The only reason people mine is to get bitcoin. As bitcoin aficionados, we know all too well that the coinbase (not the company) reward for mining bitcoin is 12.5 bitcoin per block. It takes approximately ten minutes for each block to be mined, with some level of variation.
So, there are approximately 75 bitcoin awarded every hour (12.5*6 [one hour=60 minutes/10 minute blocks]). There are 24 hours in a day, so since 75 bitcoin are mined every hour, we can estimate that approximately 1,800 bitcoin are mined per day (24*75). There are seven days in a regular week, so since there are 1,800 bitcoins mined per day, there are approximately 12,600 bitcoins produced per week (1,800*7).
It is well-known that the process of mining bitcoin specifically has become exorbitantly expensive over the past few weeks and months because of the influx of miners on the Bitcoin network in recent months. Therefore, it is more than likely that miners are consistently ‘dumping’ bitcoins in order to pay for overhead costs, cost of equipment, absurd electric bills, and general living expenses.
Since the Bitcoin reward is the only way that miners receive compensation for their efforts (directly or indirectly), they cannot afford to “hodl” bitcoin in the same way that the general population can because they need to liquidate down their incomes to live (most electric companies don’t accept bitcoin as payment, and landlords and grocery stores are also unlike to do so).
Therefore, a humble estimate would be that miners more than likely sell at least 4,000-5,000 bitcoin per week.

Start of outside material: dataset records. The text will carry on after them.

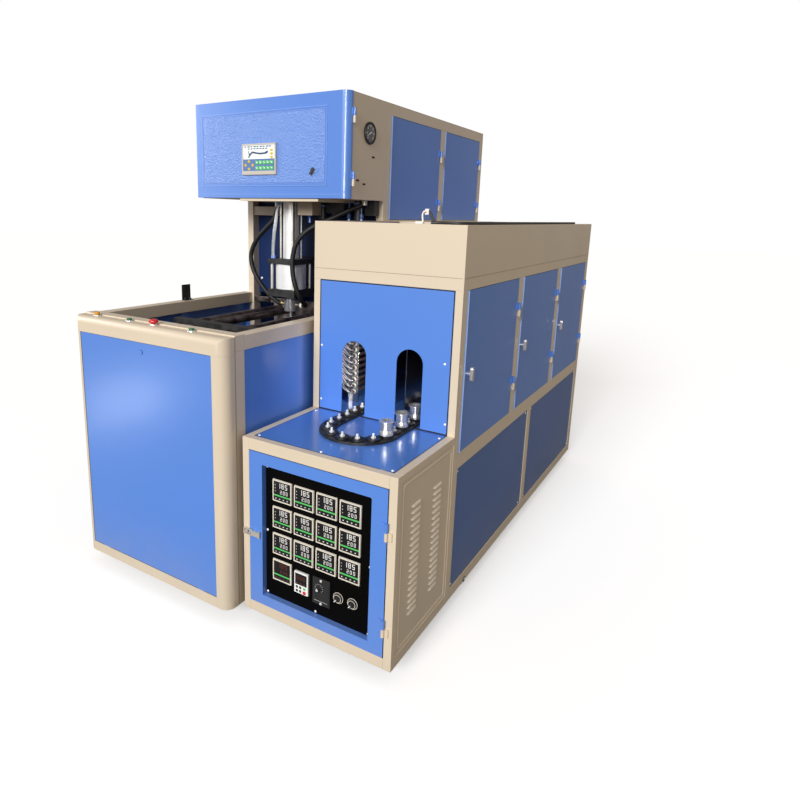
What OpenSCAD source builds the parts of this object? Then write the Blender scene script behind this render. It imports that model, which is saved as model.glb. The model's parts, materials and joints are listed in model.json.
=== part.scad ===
/* [Set] */
// Height of the undersides of both bodies above the floor
base_z = 66; // [50:1:100]
// Thickness of the sheet panels
sheet = 3; // [2:0.5:4]
// Clear gap round every door and lift-off panel
door_gap = 2; // [1:0.5:4]
// Radial clearance of turning and sliding fits
run_fit = 0.05; // [0.02:0.01:0.1]

/* [Heater body] */
// Width of the preform heater
heater_w = 700; // [640:10:800]
// Depth of the low front box
box_d = 483; // [460:1:540]
// Overall depth of the heater
heater_d = 2695; // [2650:5:2900]
// Top of the low front box above the floor
table_z = 826; // [810:2:860]
// Underside of the hood above the floor
hood_z = 1417; // [1400:1:1450]
// Top of the hood above the floor
hood_top = 1666; // [1600:2:1672]
// Face width of the heater posts
post_w = 33; // [28:1:45]
// Height of the bottom rails
rail_h = 45; // [35:1:60]
// Top of the lower side panels above the floor
low_top = 672; // [640:2:700]
// Underside of the oven doors above the floor
door_z = 742; // [730:1:760]
// Width of the strips between the oven doors
mullion = 69.5; // [60:0.5:80]
// Depth of the rear posts
rear_post = 64; // [50:1:80]
// Thickness of the oven doors
door_t = 20; // [14:1:26]
// Height of the cleared deck inside the hood
deck_t = 4; // [3:0.5:6]

/* [Oven front] */
// Width of each arch
arch_w = 121; // [110:1:130]
// Top of the arches above the floor
arch_top = 1160; // [1100:2:1200]
// Distance from the middle line to each arch centre
arch_off = 134.5; // [130:0.5:140]
// Spacing of the chain rollers
chain_pitch = 63.5; // [60:0.5:70]
// Radius of each black chain disc
disc_r = 29; // [24:0.5:30]
// Outside radius of the preform cups
cup_r = 31; // [26:0.5:31]
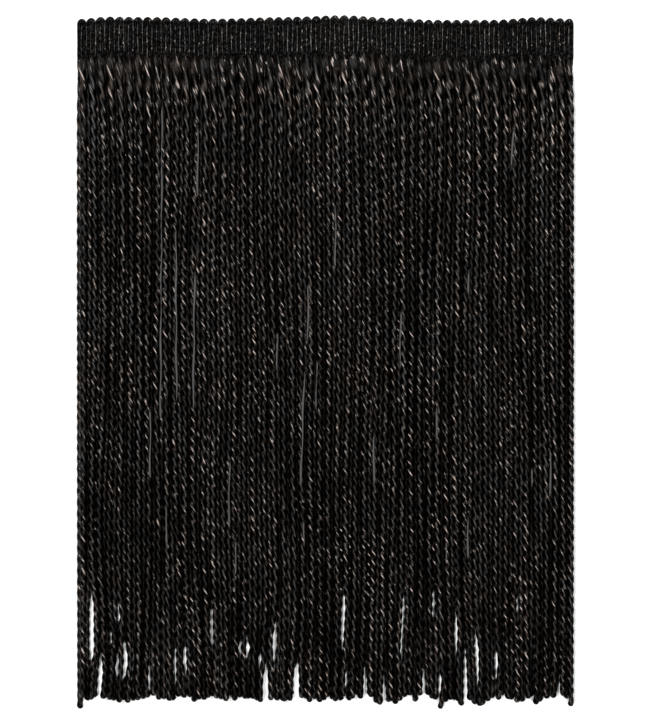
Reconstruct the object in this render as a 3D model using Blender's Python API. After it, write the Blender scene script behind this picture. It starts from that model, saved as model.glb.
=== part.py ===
"""A cut length of bullion fringe, laid flat and face up.

X runs along the heading, Y runs from the hem up to the heading's looped edge, and Z is up from
the surface that the fringe lies on. The origin is on that surface, under the middle of the
outline. The heading is one solid. The cords hang from a narrow strip under the heading's lower
edge, each second cord on the surface and the others on top of them, in the valleys between.
"""

import math
import random

import bpy
import numpy as np

MM = 0.001

# Driving dimensions of the fringe
WIDTH = 183.0 * MM
DROP = 250.0 * MM
LONGEST_END = 4.3 * MM
CORD_COUNT = 106
PITCH = WIDTH / CORD_COUNT

# The heading: cross ribs, one for each cord, and a loop over each pair of them
HEADING_HEIGHT = 14.5 * MM
RIB_TOP = 1.9 * MM
RIB_VALLEY = 1.45 * MM
LOOP_RISE = 1.25 * MM
LOOP_SHOULDER = 0.7 * MM
EDGE_THICKNESS = 0.9 * MM
CLEARANCE = 0.3 * MM

# How the heading sways along its length, in mm: the place across, and the rise there
HEADING_SWAY = (
    (-91.5, -0.45),
    (-80.0, 0.40),
    (-64.0, 0.25),
    (-42.0, -0.35),
    (-16.0, 0.25),
    (6.0, 0.90),
    (26.0, -0.10),
    (40.0, -0.80),
    (62.0, -0.75),
    (78.0, 0.20),
    (91.5, -0.40),
)
SWAY_PEAK = max(rise for _, rise in HEADING_SWAY) * MM

# The strip that binds the cords, and the roots of the cords under it
STRIP_HEIGHT = 1.2 * MM
STRIP_THICKNESS = 1.8 * MM
ROOT_BOTTOM = 0.1 * MM
ROOT_WIDTH = 1.4 * MM
ROOT_THICKNESS = 1.5 * MM

# The cords: their section, and the depths under the strip at which they are full and bend
STRAND_WIDTH = 2.1 * MM
STRAND_THICKNESS = 1.75 * MM
FRONT_LIFT = 2.05 * MM
LIFTED_AT = 8.0 * MM
FULL_AT = 14.0 * MM
BEND_DEPTHS = (
    50.0 * MM,
    95.0 * MM,
    140.0 * MM,
    184.0 * MM,
    200.0 * MM,
    213.0 * MM,
    225.0 * MM,
)
END_TAPER = 1.1 * MM
END_SCALE = 0.5
END_MEAN = 1.0 * MM
END_SPREAD = 0.9 * MM
END_REACH = 1.7 * MM

# Places along Y
TOP = (SWAY_PEAK + DROP + LONGEST_END) / 2
HEADING_LINE = TOP - SWAY_PEAK
HEM = HEADING_LINE - DROP
FOOT_LINE = HEADING_LINE - HEADING_HEIGHT
STRIP_LINE = FOOT_LINE - CLEARANCE
ROOT_LINE = STRIP_LINE - STRIP_HEIGHT

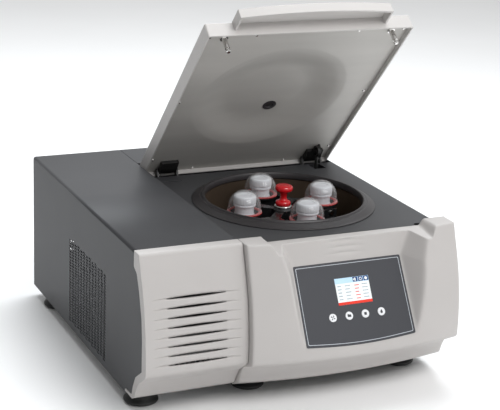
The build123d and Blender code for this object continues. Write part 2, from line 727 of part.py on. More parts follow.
def drive_spindle():
    """Motor shaft through the bowl floor."""
    return upright(9, rotor_x, rotor_y, (124, 262)) + upright(6, rotor_x, rotor_y, (262, 284))


def yoke_arm():
    """One forked arm between two buckets, drawn for the first quadrant."""
    clear = 37.4
    outside = ThreePointArc((46, 104), (57, 57), (104, 46))
    line = Polyline((104, 46), (104, clear), (52, clear), (20, 8), (8, 20), (clear, 52), (clear, 104), (46, 104))
    return Pos(0, 0, 267) * extrude(filled(Plane.XY, outside, line), amount=20)


def rotor_yoke():
    """Four-armed swing-out rotor body."""
    hub = turned([(6.05, 256), (hub_radius, 256), (hub_radius, 287), (18, 291), (6.05, 291)])
    arms = [Rot(0, 0, 90 * number) * yoke_arm() for number in range(4)]
    body = hub + arms - Cylinder(9.05, 2 * 262)
    bore = Pos(bucket_reach, 0, trunnion_level) * Rot(90, 0, 0) * Cylinder(trunnion_radius + 0.01, 100)
    return about_rotor(body - [Rot(0, 0, 90 * number) * bore for number in range(4)])


def trunnion_pins():
    """Eight pivot pins pressed into the arms, two for each bucket."""
    pins = []
    for number in range(4):
        for side in (-1, 1):
            pin = Pos(bucket_reach, side * 38.6, trunnion_level) * Rot(90, 0, 0) * Cylinder(trunnion_radius, 15.6)
            pins.append(about_rotor(pin, number))
    return pins


def rotor_knob():
    """Waisted knob that holds the rotor on the spindle, with its captive steel washer."""
    waist = ThreePointArc((9, 306), (6.6, 314), (9, 323))
    outline = Polyline((9, 323), (17.5, 326.5), (18.5, 329), (18.5, 334), (17, 337), (12, knob_top), (0, knob_top),
                       (0, 295.8), (15, 295.8), (16, 297), (16, 302), (14.5, 304.5), (9, 306))
    knob = Pos(rotor_x, rotor_y, 0) * revolve(filled(Plane.XZ, waist, outline), Axis.Z)
    washer = turned([(6.2, 291.1), (17.5, 291.1), (17.5, 294), (15.5, 295.6), (6.2, 295.6)], rotor_x, rotor_y)
    return [knob, washer]


def bucket(number):
    """Round swing-out bucket with a mouth flange and two pivot bosses."""
    r = bucket_radius
    wall = 3.4
    low = bucket_floor
    outline = [(0, low), (r - 6, low), (r, low + 6), (r, ring_level - 4), (mouth_radius, ring_level - 4)]
    outline += [(mouth_radius, ring_level), (r - wall, ring_level), (r - wall, low + 5)]
    outline += [(r - wall - 2, low + 3), (0, low + 3)]
    cup = turned(outline, bucket_reach)
    level = Pos(bucket_reach, 0, trunnion_level) * Rot(90, 0, 0)
    bosses = [level * Pos(0, 0, side * 33.2) * Cylinder(9.5, 5.6) for side in (-1, 1)]
    bores = [level * Pos(0, 0, side * 34.0) * Cylinder(trunnion_radius + running_gap, 7.0) for side in (-1, 1)]
    room = upright(r - wall, bucket_reach, 0, (low + 5, 300))
    return about_rotor((cup + bosses) - [room] - bores, number)


def seal_ring(number):
    """Red seal between bucket and cap."""
    outline = [(29.2, ring_level + 0.1), (36, ring_level + 0.1), (36, ring_level + 2.6), (29.2, ring_level + 2.6)]
    return about_rotor(turned(outline, bucket_reach), number)


def dome_cap(number):
    """Clear domed cap: foot rim, short straight skirt and a round top."""
    low = ring_level + 2.7
    high = low + dome_skirt
    r, t = dome_radius - 1.0, dome_wall
    out_arc = ThreePointArc((r, high), (r * cos(pi / 4), high + r * sin(pi / 4)), (0, high + r))
    in_arc = ThreePointArc((0, high + r - t), ((r - t) * cos(pi / 4), high + (r - t) * sin(pi / 4)), (r - t, high))
    rest = Polyline((r - t, high), (r - t, low), (36, low), (36, low + 2.4), (r, low + 3.4), (r, high))
    face = filled(Plane.XZ, out_arc, Line((0, high + r), (0, high + r - t)), in_arc, rest)
    return about_rotor(Pos(bucket_reach, 0, 0) * revolve(face, Axis.Z), number)


def bottle(number):
    """Wide-mouth bottle with a ribbed screw cap, standing in its bucket."""
    low = bucket_floor + 3.2
    cap_low = bottle_top - 20
    r = bottle_radius
    flask = [(0, low), (24, low), (26, low + 3), (26, 276), (22, 286), (19.5, 292), (19.5, cap_low), (0, cap_low)]
    lid = [(0, cap_low - 0.1), (r, cap_low - 0.1), (r, bottle_top - 2), (r - 2, bottle_top), (0, bottle_top)]
    body, cap = turned(flask, bucket_reach), turned(lid, bucket_reach)
    rib = Pos(r + 0.2, 0, cap_low + 8) * Box(1.2, 1.6, 14)
    ribs = [Pos(bucket_reach, 0, 0) * Rot(0, 0, 15 * place) * rib for place in range(24)]
    return about_rotor(body + cap + ribs, number)


single_pieces = [left_cover, right_cover, rear_panel, base_pan, grille_bezel, control_bezel, display_overlay, lcd_module,
                 control_board, rotor_bowl, bowl_gasket, bowl_insulation, motor_housing, compressor, condenser,
                 fan_shroud, condenser_fan, drive_inverter, mains_inlet, mains_rocker, lock_bar, stay_cylinder,
                 stay_rod, stay_bracket, lid_shell, lid_liner, port_plug, drive_spindle, rotor_yoke]
matched_sets = [rubber_feet, case_screws, rotor_knob, evaporator_coil, motor_mounts, lid_locks, hinge_brackets,
                hinge_leaves, liner_screws, striker_pins, trunnion_pins]

if __name__ == "__main__":
    for piece in single_pieces:
        write(piece.__name__, piece())
    for group in matched_sets:
        write(group.__name__, *group())
    for number in range(4):
        write(f"panel_key_{number + 1}", panel_key(number))
        for piece in (bucket, seal_ring, dome_cap, bottle):
            write(f"{piece.__name__}_{number + 1}", piece(number))
    low = [min(getattr(box.min, axis) for name, box in written) for axis in "XYZ"]
    high = [max(getattr(box.max, axis) for name, box in written) for axis in "XYZ"]
    print(len(written), "pieces, box", [round(value, 2) for value in low], [round(value, 2) for value in high])
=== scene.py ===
import json
import math

import bmesh
import bpy
from mathutils import Matrix, Vector


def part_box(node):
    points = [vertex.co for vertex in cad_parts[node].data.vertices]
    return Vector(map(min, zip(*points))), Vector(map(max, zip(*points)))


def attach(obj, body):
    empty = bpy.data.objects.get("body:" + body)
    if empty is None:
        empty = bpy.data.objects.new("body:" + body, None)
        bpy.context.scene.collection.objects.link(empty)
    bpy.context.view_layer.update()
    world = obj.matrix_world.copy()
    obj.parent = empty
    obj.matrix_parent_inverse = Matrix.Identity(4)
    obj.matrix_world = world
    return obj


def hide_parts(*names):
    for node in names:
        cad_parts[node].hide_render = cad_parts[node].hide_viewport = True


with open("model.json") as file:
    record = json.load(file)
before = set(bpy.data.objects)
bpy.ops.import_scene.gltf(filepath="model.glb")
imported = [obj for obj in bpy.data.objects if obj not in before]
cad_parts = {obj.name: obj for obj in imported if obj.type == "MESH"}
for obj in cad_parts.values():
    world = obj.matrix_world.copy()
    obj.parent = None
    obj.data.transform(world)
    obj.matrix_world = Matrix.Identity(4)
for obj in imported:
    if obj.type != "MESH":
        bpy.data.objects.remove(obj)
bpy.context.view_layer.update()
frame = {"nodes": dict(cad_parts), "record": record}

nodes = frame["nodes"]

# every place below is given in millimetres from the casing's left side, its front and the bench
backLow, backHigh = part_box("rear_panel")
casingLeft = backLow.x
casingFront = backHigh.y - 0.636


def at(x, y, z):
    return Vector((casingLeft + x / 1000, casingFront + y / 1000, z / 1000))


def between(low, high, share):
    return low + (high - low) * share


def onLine(points, value):
    # follows a list of (place, height) pairs with soft corners
    if value <= points[0][0]:
        return points[0][1]
    for number in range(len(points) - 1):
        (a, p), (b, q) = points[number], points[number + 1]
        if value <= b:
            before = points[max(number - 1, 0)]
            after = points[min(number + 2, len(points) - 1)]
            slopeA = (q - before[1]) / (b - before[0])
            slopeB = (after[1] - p) / (after[0] - a)
            t = (value - a) / (b - a)
            span = b - a
            return ((2 * t**3 - 3 * t**2 + 1) * p + (t**3 - 2 * t**2 + t) * span * slopeA
                    + (3 * t**2 - 2 * t**3) * q + (t**3 - t**2) * span * slopeB)
    return points[-1][1]


# Finishes

def grainNodes(material, scale, stretch=(1, 1, 1), detail=3.0):
    tree = material.node_tree
    place = tree.nodes.new("ShaderNodeTexCoord")
    spread = tree.nodes.new("ShaderNodeMapping")
    spread.inputs["Scale"].default_value = stretch
    grain = tree.nodes.new("ShaderNodeTexNoise")
    grain.inputs["Scale"].default_value = scale
    grain.inputs["Detail"].default_value = detail
    tree.links.new(place.outputs["Object"], spread.inputs["Vector"])
    tree.links.new(spread.outputs["Vector"], grain.inputs["Vector"])
    return grain


def makeFinish(name, look):
    material = bpy.data.materials.new(name)
    material.use_nodes = True
    tree = material.node_tree
    shader = next(node for node in tree.nodes if node.type == "BSDF_PRINCIPLED")
    # slow drift of tone over the surface
    cloud = grainNodes(material, look.get("cloud", 9.0), look.get("stretch", (1, 1, 1)))
    tone = tree.nodes.new("ShaderNodeValToRGB")
    base = look["colour"]
    drift = look.get("drift", 0.05)
    tone.color_ramp.elements[0].position = 0.3
    tone.color_ramp.elements[1].position = 0.7
    tone.color_ramp.elements[0].color = (*[c * (1 - drift) for c in base], 1)
    tone.color_ramp.elements[1].color = (*[c * (1 + drift) for c in base], 1)
    tree.links.new(cloud.outputs["Fac"], tone.inputs["Fac"])
    tree.links.new(tone.outputs["Color"], shader.inputs["Base Color"])
    # fine grain in gloss and height
    grain = grainNodes(material, look.get("grain", 900.0), look.get("stretch", (1, 1, 1)), 2.0)
    gloss = tree.nodes.new("ShaderNodeMapRange")
    low, high = look["rough"]
    gloss.inputs["To Min"].default_value = low
    gloss.inputs["To Max"].default_value = high
    tree.links.new(grain.outputs["Fac"], gloss.inputs["Value"])
    tree.links.new(gloss.outputs["Result"], shader.inputs["Roughness"])
    bump = tree.nodes.new("ShaderNodeBump")
    bump.inputs["Strength"].default_value = look.get("bump", 0.1)
    bump.inputs["Distance"].default_value = look.get("depth", 0.0002)
    tree.links.new(grain.outputs["Fac"], bump.inputs["Height"])
    if look.get("edge"):
        soften = tree.nodes.new("ShaderNodeBevel")   # rounds the highlights along folded edges
        soften.samples = 4
        soften.inputs["Radius"].default_value = look["edge"]
        tree.links.new(soften.outputs["Normal"], bump.inputs["Normal"])
    tree.links.new(bump.outputs["Normal"], shader.inputs["Normal"])
    shader.inputs["Metallic"].default_value = look.get("metal", 0.0)
    shader.inputs["IOR"].default_value = look.get("ior", 1.5)
    shader.inputs["Coat Weight"].default_value = look.get("coat", 0.0)
    shader.inputs["Coat Roughness"].default_value = look.get("coatRough", 0.1)
    if look.get("veil"):
        # a thin clear wall: nearly unseen face on, bright where it turns away
        facing = tree.nodes.new("ShaderNodeLayerWeight")
        facing.inputs["Blend"].default_value = 0.5
        veil = tree.nodes.new("ShaderNodeMapRange")
        veil.inputs["From Min"].default_value = 0.45
        veil.inputs["To Min"].default_value = look["veil"][0]
        veil.inputs["To Max"].default_value = look["veil"][1]
        tree.links.new(facing.outputs["Facing"], veil.inputs["Value"])
        tree.links.new(veil.outputs["Result"], shader.inputs["Alpha"])
    if look.get("glow"):
        tree.links.new(tone.outputs["Color"], shader.inputs["Emission Color"])
        shader.inputs["Emission Strength"].default_value = look["glow"]
    return material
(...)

Please note: This doesn’t even account for the extra bitcoin that is received in fees by the miners as well.
Indicators Strongly Show Otherwise
Above is an example of what the ATR (volatility tracker – oscillator) and Williams %R (momentum indicator like RSI) look like when an actual pump and dump is going on.
We should’ve seen something akin to what we see in the dump phase here, if that’s what was going on. However, we didn’t.
Conclusion
There’s just simply on objective reason to believe that the depreciation in bitcoin’s price was a result of Mt. Gox in any way, shape or form. There’s simply zero objective evidence or logic that supports this theory.